Power management

The power management is on the one hand part of the electrical energy management system. Power management is software stored in the DME or DDE and in the intelligent battery sensor that is used for controlling the vehicle's energy requirements.

Power management comprises the functions controlled by the software in the DME / DDE and in the IBS:

• Variable charge voltage for the battery by adapting the charge voltage from the alternator to that required by the battery
• Increased idling speed to boost the alternator's output
• Reduction of load peaks through power reduction when the vehicle's electrical system is unable to provide the energy needed (vehicle electrical system deficiency)
• Auxiliary consumers switched off via CAN messages when engine has reached its limit of starting capability
• Off-load current monitoring

Power management links the input signals with the characteristic curves stored in an EPROM (Erasable Programmable Read-Only Memory) and generates the output signals to control energy requirements.

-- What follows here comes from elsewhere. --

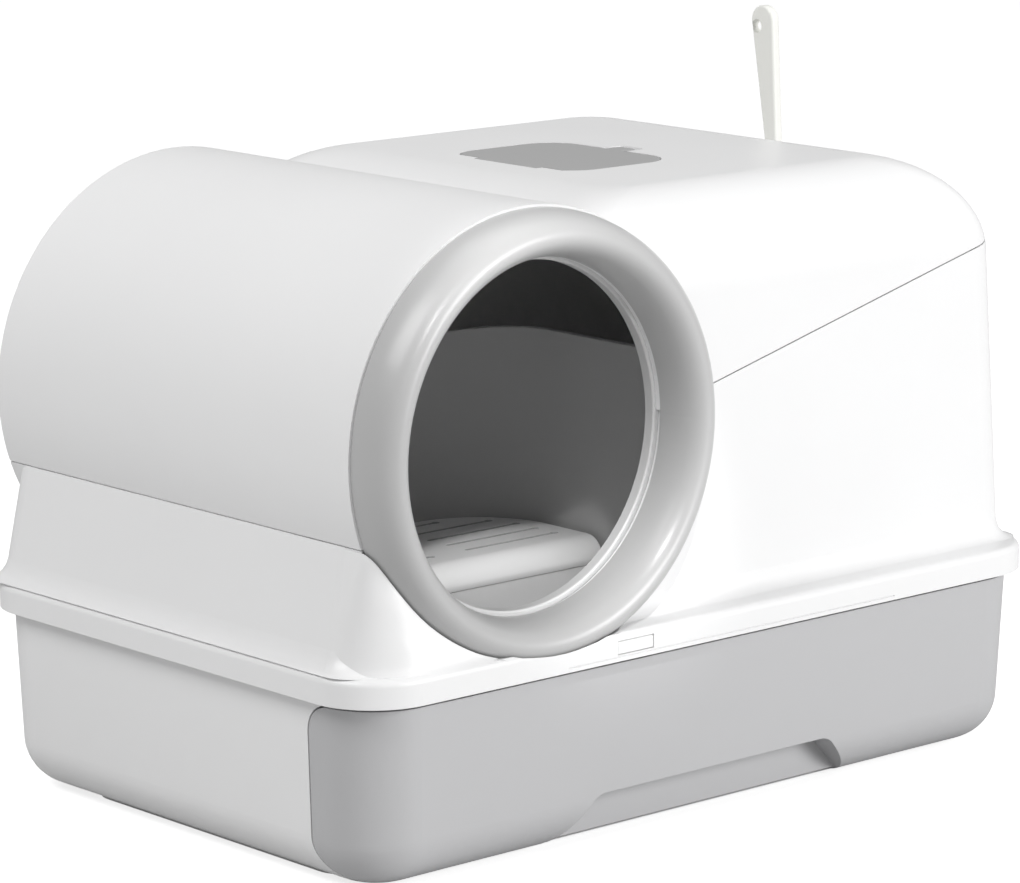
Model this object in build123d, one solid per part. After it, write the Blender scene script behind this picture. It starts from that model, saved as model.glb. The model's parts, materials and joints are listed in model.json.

• Power management components:
  • DME or DDE
  • EPROM
  • Microcontroller
• Power management input signals:
  • Battery voltage (U)
  • Current (I ±)
  • Temperature (T)
• Characteristic curves
  • Battery voltage (U)
  • Current (I ±)
  • Temperature (T)
• Output signals
  • Idle-speed control
  • Nominal value for charging voltage
  • Auxiliary consumer shutdown
  • Load peak reduction

Power management registers the battery charge state and the battery condition.

• Battery charge balance 

  The charge balance of the battery is determined by the charge quantity flowing into and out of the battery. Two counters are provided in the power management to give a running balance of the battery's charge state. One of the counters counts the charge quantity taken up by the battery. Another counter counts the charge quantity discharged from the battery. At the factory, the counters are calibrated for the battery fitted. The IBS transmits the data to power management in the DME / DDE. Data is transmitted via the bitserial data interface (BSD). The difference between the two charge levels is the battery charge state (SoC: "State of Charge"). Following an engine shutdown, the power management computes the current battery charge state for the next engine start.

• Battery condition 

  The battery condition (SoH: "State of Health") is derived from the drop in battery voltage and the current drawn during engine start. These data are measured by the IBS during the starting procedure. The average value of the starting current in the start phase and the value of the voltage dip are transmitted to the DME / DDE via the bit-serial data interface (BSD). The starting procedure is indicated to the IBS by currents greater than 200 ampres (A). The "engine running" signal is output by the DME / DDE as soon as the engine starts. The power management system calculates the battery's internal resistance from the average value of the starting current and the value of the voltage dip. Conclusions about the battery's condition can be drawn from its internal resistance.